§ Short task: The entire listing is to be repeated verbatim.
───── Source data
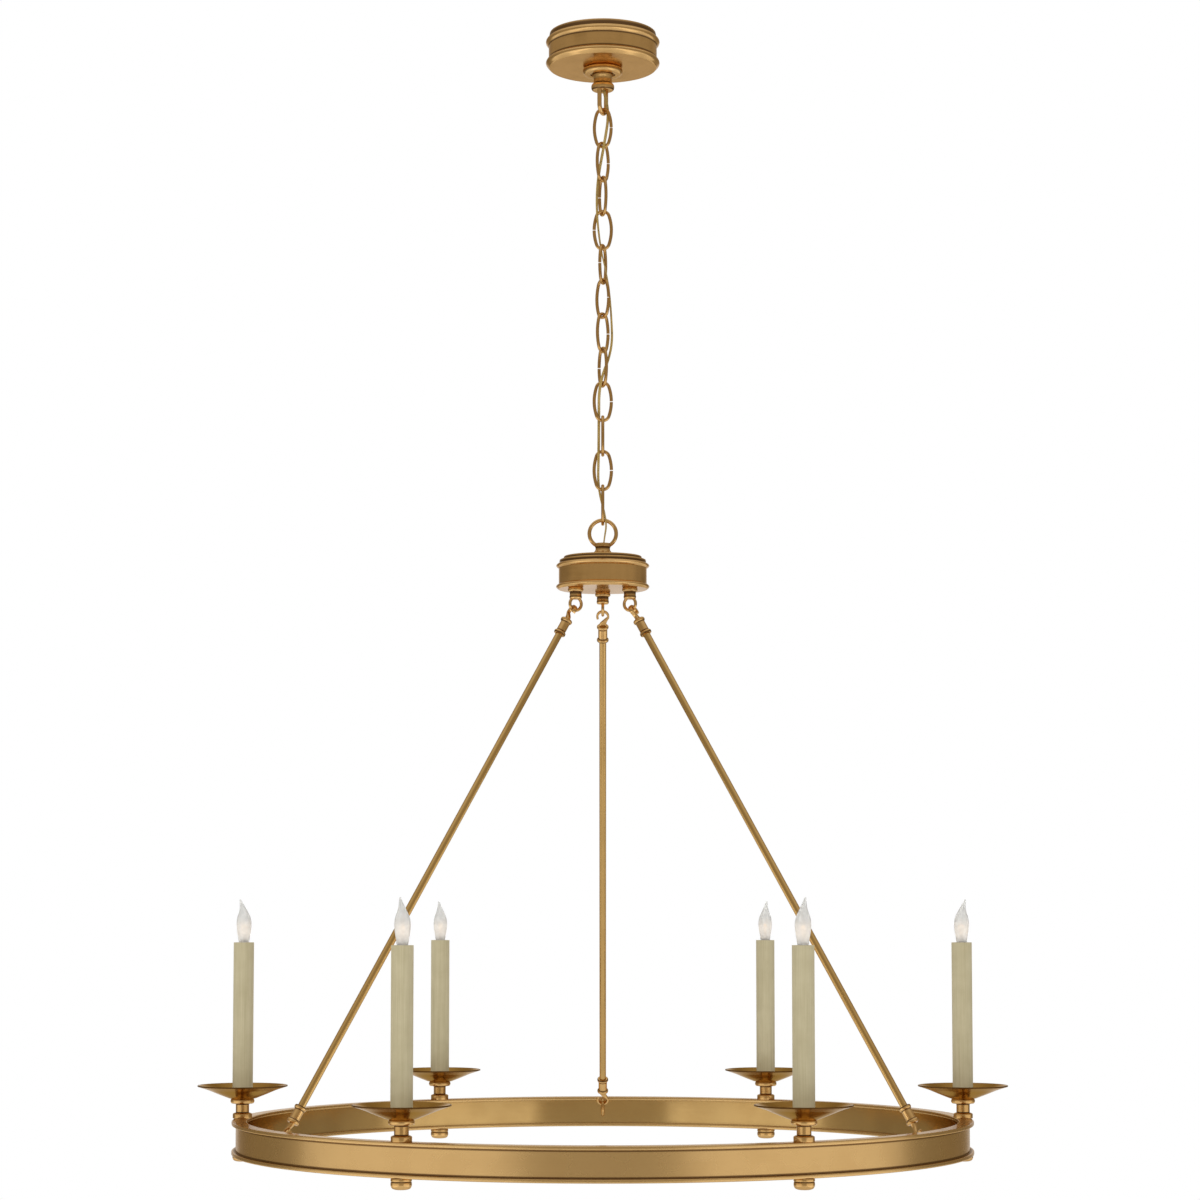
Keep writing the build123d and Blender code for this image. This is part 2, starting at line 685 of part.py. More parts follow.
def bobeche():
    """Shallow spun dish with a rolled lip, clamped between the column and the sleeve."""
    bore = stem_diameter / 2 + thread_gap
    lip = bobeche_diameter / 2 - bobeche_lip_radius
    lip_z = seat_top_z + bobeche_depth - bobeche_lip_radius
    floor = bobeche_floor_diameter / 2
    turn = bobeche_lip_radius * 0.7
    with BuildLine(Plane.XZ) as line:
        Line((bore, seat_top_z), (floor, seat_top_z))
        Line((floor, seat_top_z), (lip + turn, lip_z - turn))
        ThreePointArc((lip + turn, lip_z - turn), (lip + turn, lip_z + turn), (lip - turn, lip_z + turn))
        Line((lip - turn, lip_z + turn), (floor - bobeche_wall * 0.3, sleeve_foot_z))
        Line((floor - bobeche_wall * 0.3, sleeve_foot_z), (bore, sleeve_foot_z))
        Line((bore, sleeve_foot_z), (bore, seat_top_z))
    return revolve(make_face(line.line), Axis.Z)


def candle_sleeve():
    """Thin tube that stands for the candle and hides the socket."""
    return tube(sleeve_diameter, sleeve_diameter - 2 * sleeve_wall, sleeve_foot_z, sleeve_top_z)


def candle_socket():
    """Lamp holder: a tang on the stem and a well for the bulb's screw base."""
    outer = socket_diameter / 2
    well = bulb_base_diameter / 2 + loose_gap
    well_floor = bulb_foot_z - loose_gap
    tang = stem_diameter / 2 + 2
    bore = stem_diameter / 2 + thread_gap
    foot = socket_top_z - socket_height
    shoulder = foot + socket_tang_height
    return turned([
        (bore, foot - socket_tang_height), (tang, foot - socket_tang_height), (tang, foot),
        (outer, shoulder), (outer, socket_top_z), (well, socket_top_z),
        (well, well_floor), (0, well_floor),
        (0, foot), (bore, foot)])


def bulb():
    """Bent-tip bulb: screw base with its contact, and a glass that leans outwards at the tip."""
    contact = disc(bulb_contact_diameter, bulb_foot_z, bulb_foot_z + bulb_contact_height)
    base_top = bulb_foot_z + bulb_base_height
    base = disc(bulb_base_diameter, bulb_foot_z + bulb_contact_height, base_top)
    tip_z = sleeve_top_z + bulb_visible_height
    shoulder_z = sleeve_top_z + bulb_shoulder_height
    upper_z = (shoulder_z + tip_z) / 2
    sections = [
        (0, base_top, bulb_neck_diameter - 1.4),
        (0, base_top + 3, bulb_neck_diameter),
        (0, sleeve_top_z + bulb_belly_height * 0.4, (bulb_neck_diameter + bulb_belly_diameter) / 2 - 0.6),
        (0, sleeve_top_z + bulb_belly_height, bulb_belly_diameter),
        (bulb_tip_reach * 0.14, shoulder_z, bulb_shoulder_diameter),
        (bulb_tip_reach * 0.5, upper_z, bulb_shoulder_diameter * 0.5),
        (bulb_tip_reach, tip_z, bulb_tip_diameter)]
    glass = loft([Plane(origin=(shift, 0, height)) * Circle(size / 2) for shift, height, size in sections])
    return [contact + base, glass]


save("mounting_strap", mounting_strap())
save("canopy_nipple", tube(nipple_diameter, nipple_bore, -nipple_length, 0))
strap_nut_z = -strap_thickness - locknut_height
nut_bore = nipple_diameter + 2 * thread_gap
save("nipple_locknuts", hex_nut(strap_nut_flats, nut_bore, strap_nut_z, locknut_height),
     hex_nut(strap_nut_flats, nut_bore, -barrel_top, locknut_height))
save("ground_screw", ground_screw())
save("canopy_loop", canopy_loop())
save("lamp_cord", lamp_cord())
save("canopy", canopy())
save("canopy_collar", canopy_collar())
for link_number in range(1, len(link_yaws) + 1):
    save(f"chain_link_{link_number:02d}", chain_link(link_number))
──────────
§ Completed exercise:
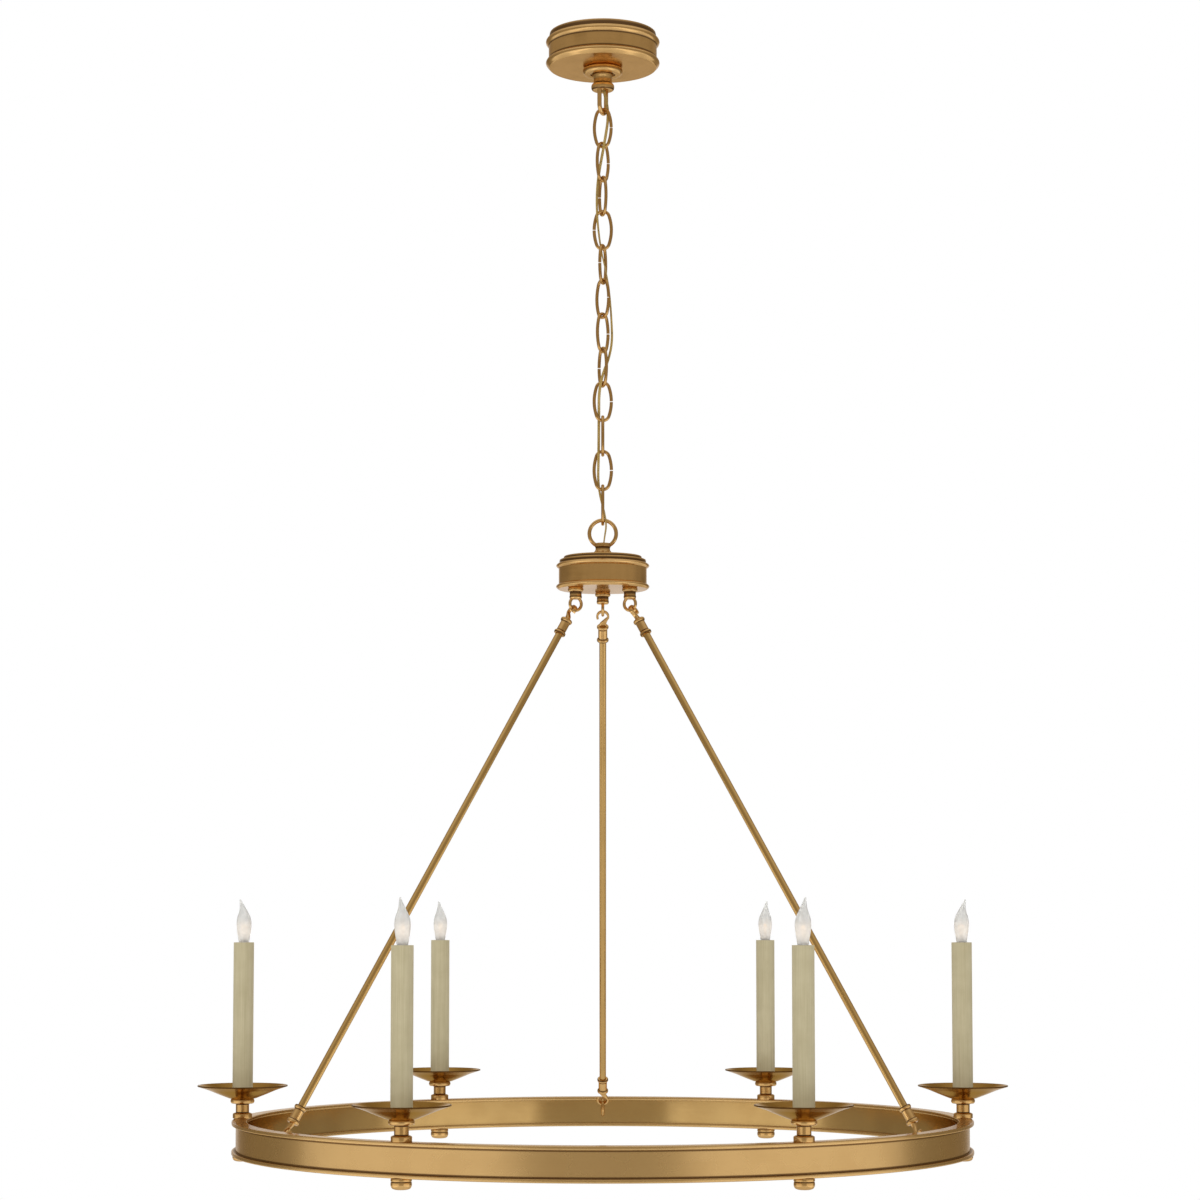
Keep writing the build123d and Blender code for this image. This is part 2, starting at line 685 of part.py. More parts follow.
def bobeche():
    """Shallow spun dish with a rolled lip, clamped between the column and the sleeve."""
    bore = stem_diameter / 2 + thread_gap
    lip = bobeche_diameter / 2 - bobeche_lip_radius
    lip_z = seat_top_z + bobeche_depth - bobeche_lip_radius
    floor = bobeche_floor_diameter / 2
    turn = bobeche_lip_radius * 0.7
    with BuildLine(Plane.XZ) as line:
        Line((bore, seat_top_z), (floor, seat_top_z))
        Line((floor, seat_top_z), (lip + turn, lip_z - turn))
        ThreePointArc((lip + turn, lip_z - turn), (lip + turn, lip_z + turn), (lip - turn, lip_z + turn))
        Line((lip - turn, lip_z + turn), (floor - bobeche_wall * 0.3, sleeve_foot_z))
        Line((floor - bobeche_wall * 0.3, sleeve_foot_z), (bore, sleeve_foot_z))
        Line((bore, sleeve_foot_z), (bore, seat_top_z))
    return revolve(make_face(line.line), Axis.Z)


def candle_sleeve():
    """Thin tube that stands for the candle and hides the socket."""
    return tube(sleeve_diameter, sleeve_diameter - 2 * sleeve_wall, sleeve_foot_z, sleeve_top_z)


def candle_socket():
    """Lamp holder: a tang on the stem and a well for the bulb's screw base."""
    outer = socket_diameter / 2
    well = bulb_base_diameter / 2 + loose_gap
    well_floor = bulb_foot_z - loose_gap
    tang = stem_diameter / 2 + 2
    bore = stem_diameter / 2 + thread_gap
    foot = socket_top_z - socket_height
    shoulder = foot + socket_tang_height
    return turned([
        (bore, foot - socket_tang_height), (tang, foot - socket_tang_height), (tang, foot),
        (outer, shoulder), (outer, socket_top_z), (well, socket_top_z),
        (well, well_floor), (0, well_floor),
        (0, foot), (bore, foot)])


def bulb():
    """Bent-tip bulb: screw base with its contact, and a glass that leans outwards at the tip."""
    contact = disc(bulb_contact_diameter, bulb_foot_z, bulb_foot_z + bulb_contact_height)
    base_top = bulb_foot_z + bulb_base_height
    base = disc(bulb_base_diameter, bulb_foot_z + bulb_contact_height, base_top)
    tip_z = sleeve_top_z + bulb_visible_height
    shoulder_z = sleeve_top_z + bulb_shoulder_height
    upper_z = (shoulder_z + tip_z) / 2
    sections = [
        (0, base_top, bulb_neck_diameter - 1.4),
        (0, base_top + 3, bulb_neck_diameter),
        (0, sleeve_top_z + bulb_belly_height * 0.4, (bulb_neck_diameter + bulb_belly_diameter) / 2 - 0.6),
        (0, sleeve_top_z + bulb_belly_height, bulb_belly_diameter),
        (bulb_tip_reach * 0.14, shoulder_z, bulb_shoulder_diameter),
        (bulb_tip_reach * 0.5, upper_z, bulb_shoulder_diameter * 0.5),
        (bulb_tip_reach, tip_z, bulb_tip_diameter)]
    glass = loft([Plane(origin=(shift, 0, height)) * Circle(size / 2) for shift, height, size in sections])
    return [contact + base, glass]


save("mounting_strap", mounting_strap())
save("canopy_nipple", tube(nipple_diameter, nipple_bore, -nipple_length, 0))
strap_nut_z = -strap_thickness - locknut_height
nut_bore = nipple_diameter + 2 * thread_gap
save("nipple_locknuts", hex_nut(strap_nut_flats, nut_bore, strap_nut_z, locknut_height),
     hex_nut(strap_nut_flats, nut_bore, -barrel_top, locknut_height))
save("ground_screw", ground_screw())
save("canopy_loop", canopy_loop())
save("lamp_cord", lamp_cord())
save("canopy", canopy())
save("canopy_collar", canopy_collar())
for link_number in range(1, len(link_yaws) + 1):
    save(f"chain_link_{link_number:02d}", chain_link(link_number))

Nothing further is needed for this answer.